After gazing at the details, however, the eye began to see small distracting distortions. The different materials of what was presumably a series of collages seemed to merge together and, at times, the sticky tape appeared to be an illusion, or the juxtaposition of the papers revealed itself as a single sheet that had been cut and ripped to pull the layers, even revealing the wall behind it.

This new series is, on one hand, an extension of a long research carried out by the artist. In 2013, for example, he developed works that simulated the presence of several pieces of adhesive tape glued on the surface of the paper sheet, while actually using only paint and a stylus to enact, on a single medium, the overlapping of two distinct materials. In this same body of works, he commissioned aluminium objects shaped as rolls of tape and then painted them to emulate the real product. His Post-itesquemas and Bilhetes followed the same logic: using a singular sheet of thick paper, he would mimic small pieces of notebook pages or post-its glued to a neutral base, misleading the spectator.

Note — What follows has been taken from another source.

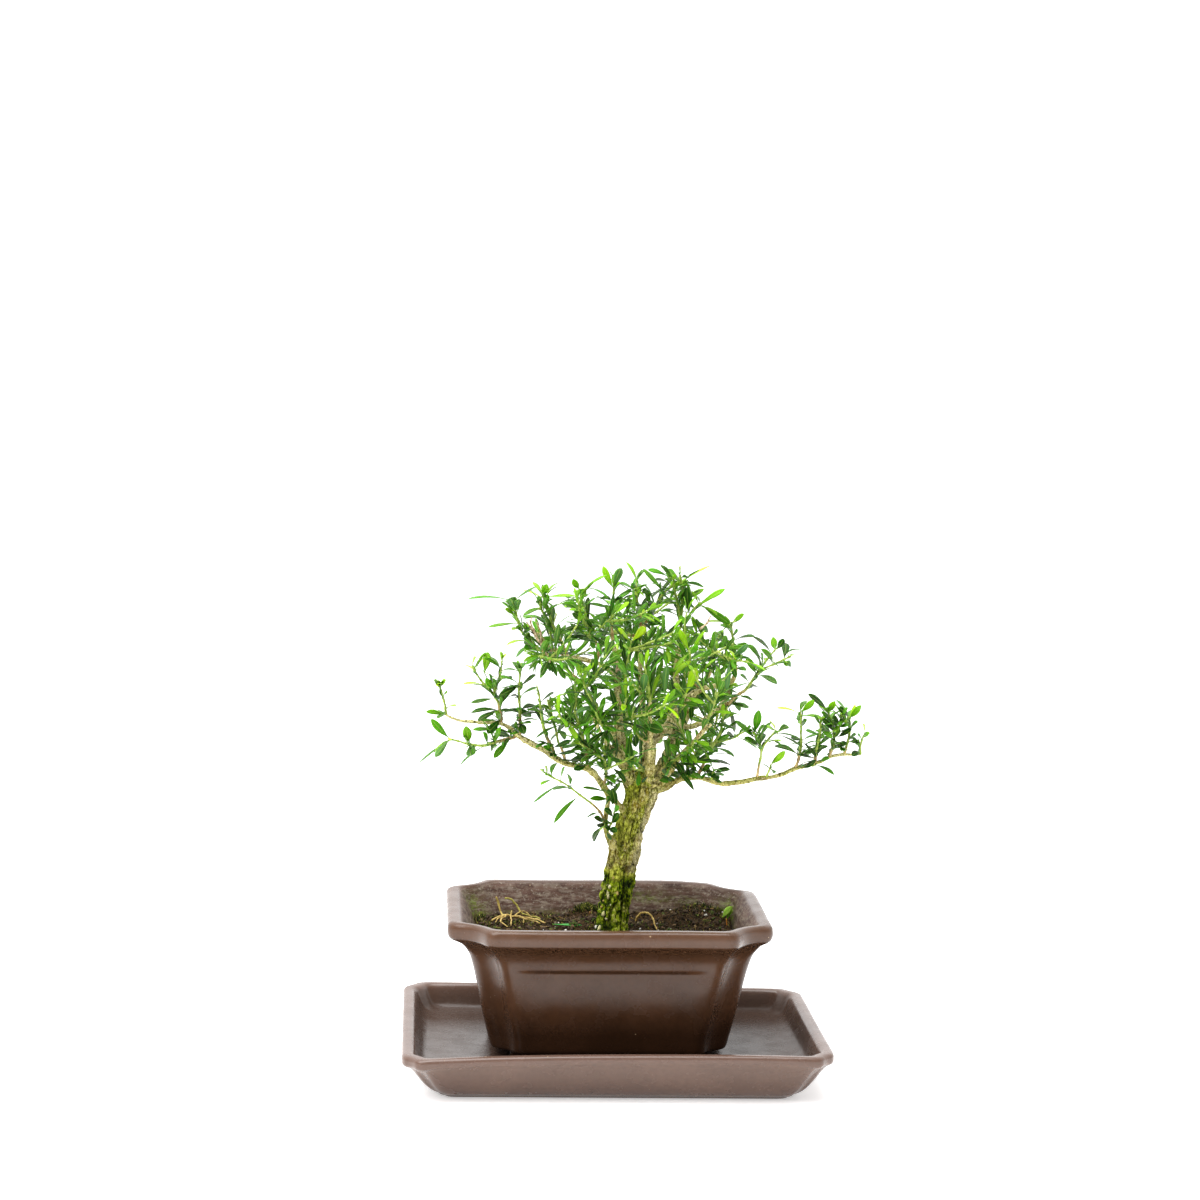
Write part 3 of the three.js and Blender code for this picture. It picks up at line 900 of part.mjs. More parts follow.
    leaves: [
      [35.74, 31.98, 189.49, 37.22, 47.41, 188.85, 0.041, 0.037, 0.998, 3.99],
      [36.4, 29.87, 174.22, 36.68, 39.64, 185.45, -0.122, -0.741, 0.661, 4.06],
      [36.1, 34.85, 193.7, 28.54, 33.68, 206.18, 0.76, 0.4, 0.513, 3.98],
      [36.76, 38.36, 198.3, 34.28, 34.37, 212.05, 0.791, 0.526, 0.313, 3.89],
      [35.94, 28.81, 179.38, 48.29, 29.21, 186.88, -0.265, -0.825, 0.498, 4.17],
    ],
  },
  {
    name: 'shoot_45',
    stems: [[[11.04, 29.94, 207.9], [2.83, 24.75, 209.27], [-8, 18.66, 213.64]],
      [[3.25, 25.01, 209.2], [-3.81, 29.18, 210.64], [-15.04, 35.33, 216.03]]],
    leaves: [
      [-1.35, 27.98, 210.17, 1.46, 42.78, 211.91, -0.963, 0.16, 0.219, 4.2],
      [-4.05, 20.75, 212.13, -9.65, 9.42, 219.96, -0.621, 0.624, 0.474, 3.87],
      [-10.67, 32.76, 213.75, -24.13, 28.89, 208.66, -0.422, 0.703, 0.573, 3.96],
      [4.42, 25.53, 209.12, 6.41, 12.65, 215.73, -0.975, -0.202, -0.087, 4.01],
      [-0.3, 22.99, 210.31, -9.22, 18.12, 199.77, -0.576, -0.442, 0.688, 3.7],
    ],
  },
  {
    name: 'shoot_46',
    stems: [[[15.59, 35.34, 182.42], [17.06, 41.32, 193.57], [17.17, 48.05, 206.67]],
      [[15.85, 36.38, 184.37], [1.34, 42.08, 199.96]],
      [[17.1, 43.56, 197.94], [10.49, 45.24, 204.1], [2.74, 46.05, 213.22]]],
    leaves: [
      [15.85, 35.63, 182.8, 29.48, 41.45, 183.16, -0.313, 0.674, 0.669, 3.79],
      [16.41, 38.25, 188.1, 22.38, 36.47, 201.68, -0.055, 0.985, 0.161, 3.59],
      [14.31, 44.14, 200.56, 5.29, 37.99, 210.2, -0.389, 0.894, 0.223, 4.18],
      [10.16, 45.29, 204.69, 8.4, 46.29, 218.82, -0.853, 0.504, -0.134, 3.75],
      [8.51, 39.13, 192.06, -5.13, 36.7, 195.2, 0.204, 0.158, 0.966, 4.03],
    ],
  },
  {
    name: 'shoot_47',
    stems: [[[-29.44, -2.65, 202.47], [-30.18, 10.84, 197.01], [-32.33, 25.18, 192.44]],
      [[-30.45, 12.64, 196.43], [-39.25, 25.89, 210.38]],
      [[-30.08, 8.92, 197.78], [-20.98, 14.67, 198.52], [-12.6, 20.2, 202.28]]],
    leaves: [
      [-30.7, 14.88, 195.84, -27.22, 30, 199.6, -0.322, 0.31, -0.895, 4.11],
      [-21.4, 14.38, 198.64, -11.81, 18.8, 210.39, 0.58, 0.505, -0.639, 3.71],
      [-25.99, 11.33, 198.03, -11.43, 8.79, 193.4, 0.333, 0.358, 0.872, 4.2],
      [-29.63, -0.9, 201.83, -36.89, 12.13, 200.92, 0.714, 0.367, -0.597, 3.94],
      [-32.28, 24.69, 192.54, -35.74, 37.45, 185.16, 0.296, 0.543, 0.786, 3.56],
    ],
  },
  {
    name: 'shoot_48',
    stems: [[[41.02, -30.46, 174.17], [46.45, -37.46, 192.98]],
      [[43.72, -33.94, 183.54], [38.18, -38.9, 189.93], [32.93, -44.11, 200.04]],
      [[41.34, -30.87, 175.28], [46.34, -21.13, 191.08]]],
    leaves: [
      [37.7, -39.43, 191.12, 39.16, -42.16, 206.49, -0.962, -0.268, 0.053, 4.03],
      [43.52, -33.87, 183.26, 39.34, -41.04, 196.03, 0.852, 0.284, 0.44, 3.85],
      [41.01, -36.59, 186.71, 41.11, -51.33, 189.63, -0.634, 0.139, 0.761, 3.9],
      [41.33, -30.72, 174.54, 53.26, -38.27, 172.48, -0.193, -0.475, 0.859, 4.01],
      [43.55, -26.48, 182.03, 48.12, -12.87, 181.42, 0.335, -0.057, 0.941, 4.07],
    ],
  },
];
for (const s of SHOOTS) {
  const stems = s.stems.map((pts, k) => bar(pts.map((q) => [...q, k ? TWIG_RADIUS : STEM_RADIUS]), 4));
  piece(s.name, join([...stems, ...s.leaves.map((d) => leaf(d))]), green);
}

// ------------------------------------------------------- things on the soil
// A dropped leaf, a seedling and dry rootlets.
const lift = 0.45;
piece('fallen_leaf', leaf([-28.2, 22, 66.2 + lift, -17.2, 12.3, 67.6 + lift, 0.1, -0.25, 1, 3.4]), young);
piece('seedling', join([
  bar([[58, 23.5, 67.85, 0.5], [57.8, 23.5, 69.2, 0.5], [57.6, 23.5, 70.4, 0.5]], 6),
  leaf([57.6, 23.5, 69.9, 60.6, 22.9, 75.2, -0.1, -1, 0.1, 4.2]),
]), young);
const ROOTLETS = [
  ['dry_rootlet_1', [
    [[-57.9, 28, 65.7, 0.6], [-51.1, 30, 67.6, 0.6], [-44.7, 30, 67, 0.6], [-38.9, 29, 66.5, 0.6], [-32, 22, 65.9, 0.6]],
    [[-48.6, 31, 69.6, 0.55], [-48.7, 29.9, 67.4, 0.6], [-48.8, 16, 65.9, 0.55]],
  ]],
  ['dry_rootlet_2', [
    [[-55.5, 42.5, 74.4, 0.55], [-54.2, 41.5, 70.6, 0.6], [-53.2, 39.5, 67.6, 0.6], [-52.2, 36.5, 65.6, 0.55]],
  ]],
  ['dry_rootlet_3', [
    [[-51.2, 45.5, 73.3, 0.6], [-47.6, 45, 72.7, 0.6], [-44.6, 43, 69, 0.6], [-41.4, 40.5, 66.3, 0.6], [-33, 35, 65.7, 0.55]],
  ]],
  ['arching_rootlet', [
    [[13, 27, 66.9, 0.55], [14.6, 23.5, 70.3, 0.6], [18.6, 20.5, 71.5, 0.6], [20.4, 18.5, 70, 0.6], [21.4, 14, 68.2, 0.6], [22, 9, 66.3, 0.55]],
  ]],
];
for (const [name, bars] of ROOTLETS) {
  piece(name, join(bars.map((b) => bar(b, 6))), straw);
}

export default bonsai;
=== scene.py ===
import math

import bpy
import numpy as np
from mathutils.geometry import tessellate_polygon
from mathutils import Matrix, Vector


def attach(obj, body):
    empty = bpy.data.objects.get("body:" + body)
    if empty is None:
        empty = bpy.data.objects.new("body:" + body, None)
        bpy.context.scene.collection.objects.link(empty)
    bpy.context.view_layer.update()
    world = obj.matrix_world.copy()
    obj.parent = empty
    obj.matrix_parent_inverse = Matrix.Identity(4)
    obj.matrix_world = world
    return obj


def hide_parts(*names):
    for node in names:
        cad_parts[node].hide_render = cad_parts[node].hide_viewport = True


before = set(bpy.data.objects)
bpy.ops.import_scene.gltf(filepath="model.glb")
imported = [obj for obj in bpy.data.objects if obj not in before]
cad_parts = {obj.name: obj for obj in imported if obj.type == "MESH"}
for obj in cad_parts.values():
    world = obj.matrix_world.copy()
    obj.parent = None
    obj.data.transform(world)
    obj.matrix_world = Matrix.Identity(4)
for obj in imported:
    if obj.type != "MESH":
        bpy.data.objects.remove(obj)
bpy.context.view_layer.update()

# Lengths below are millimetres in the tray-centred layout; to_row() turns them
# into the row's metres.
SHIFT_X = 9.32
POT_X, POT_Y = -3.6, 2.9
POT_LENGTH, POT_WIDTH = 154.0, 130.0
TRAY_LENGTH, TRAY_WIDTH = 202.5, 158.0
SOIL_LEVEL = 64.3
rng = np.random.default_rng(20)


def to_row(v):
    v = np.array(v, float).reshape(-1, 3)
    v[:, 0] -= SHIFT_X
    return v * 0.001


def srgb(r, g, b):
    out = []
    for c in (r, g, b):
        c = c / 255.0
        out.append(c / 12.92 if c <= 0.04045 else ((c + 0.055) / 1.055) ** 2.4)
    return tuple(out)


def rgba(r, g, b):
    return (*srgb(r, g, b), 1.0)


# ----------------------------------------------------------------- noise
def _hash(ix, iy, iz, seed):
    h = (ix * 73856093) ^ (iy * 19349663) ^ (iz * 83492791) ^ (seed * 374761393 + 1013904223)
    h &= 0xFFFFFFFF
    h = ((h ^ (h >> 15)) * 2246822519) & 0xFFFFFFFF
    h = ((h ^ (h >> 13)) * 3266489917) & 0xFFFFFFFF
    return ((h ^ (h >> 16)) & 0xFFFFFFFF) / 4294967295.0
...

The process of creating simulacra is strenuous and demands time, from outlining the mask that distinguishes object and background, to the skill of handling the blade to peel the paper fibres, passing through the virtuosity of reproducing in the most perfect way possible to the human hand the lines, traces and textures of the copied materials. For this exhibition, Piva goes further and appropriates what remains of his own craft. The size of the cutouts, the position of the drawings, the shape of the brushstrokes – between the original and the simulacrum there are minor differences, only acceptable inasmuch as the artist sees them as part of the procedure and allows himself to slip.

On the other hand, this exhibition also represents the continuity of Piva’s investigation into the infinite ways of self-portrayal. Multiple “doubles” had already been depicted in his portraits as paintbrush, as pencil, etc. More recently, he had been experimenting with ways to represent himself as paint. Although dissatisfied with their results, these experiments led him to take an interest in interpreting his persona as colour. Visiting a Matisse exhibition, in which there were painted paper scraps left from the French artist’s collages, Piva understood the real possibility of another kind of self-portrait from the waste product of his own labour.

Holding on to the same medium, part of his vocabulary, he began to incorporate his own colour tests, which he often executed during the process of realizing his earlier works. These “trials”, an intrinsic part of his craft, had been piling up in the studio for a while – pieces and scraps of paper used to test nuance, dilution, intensity, thickness and texture of the watercolour and acrylic on paper. Funnily enough, when trying to reproduce them, he had to practice with new tests, which could, in turn, serve as matrix for a new simulacrum, and so forth, in an almost infinite concatenation.

The colour test polyptych led to other types of self-portrait, such as the one that replicated the piece of toilet paper used to clean his brushes, and even the godets used to mix the paints (also commissioned in aluminium, coloured in an attempt to faithfully duplicate the stains as a three-dimensional painting). These works are the numerous versions that Mauro Piva (re)created of himself – assimilating the inevitable imprecisions inherent to manual procedures. The strongest dimension and the most relevant aspect of this collection, however, do not reside on the technique and mastery crucial for this work, but on the power of appropriating oneself, one’s own accidents, appropriating all the fortuitous strokes that had been drawn until that moment and the intimate atmosphere that they materialize.

Coming across Matisse also instigated his curiosity about other artists that had the habit of executing colour tests. He came upon Ellsworth Kelly, William Turner, Caspar David Friedrich, Elizabeth Peyton, Josef Albers and William Kentridge, and decided to duplicate the outcast materials he found. With flawless craftsmanship, he reached the same surprising effect of his self-portraits.

Beyond the laborious and intricate method, Piva had to learn to imitate the hand of other people. He had already tirelessly analysed his own brushstroke, and now had to thoroughly investigate and study other painters’ intimate and nonchalant strokes to exhaustion. To this end, facing them wasn’t a way of creating their portraits, but of transforming himself to be Albers while replicating Albers’ tests, or embodying Turner when duplicating his sketchbooks. Thus, Mauro Piva transforms colour tests into self-portraits, of himself or of any other artist – not without acknowledging that, between original and replica, there is immeasurable distance, as if we were seeing the reflection of an object on water.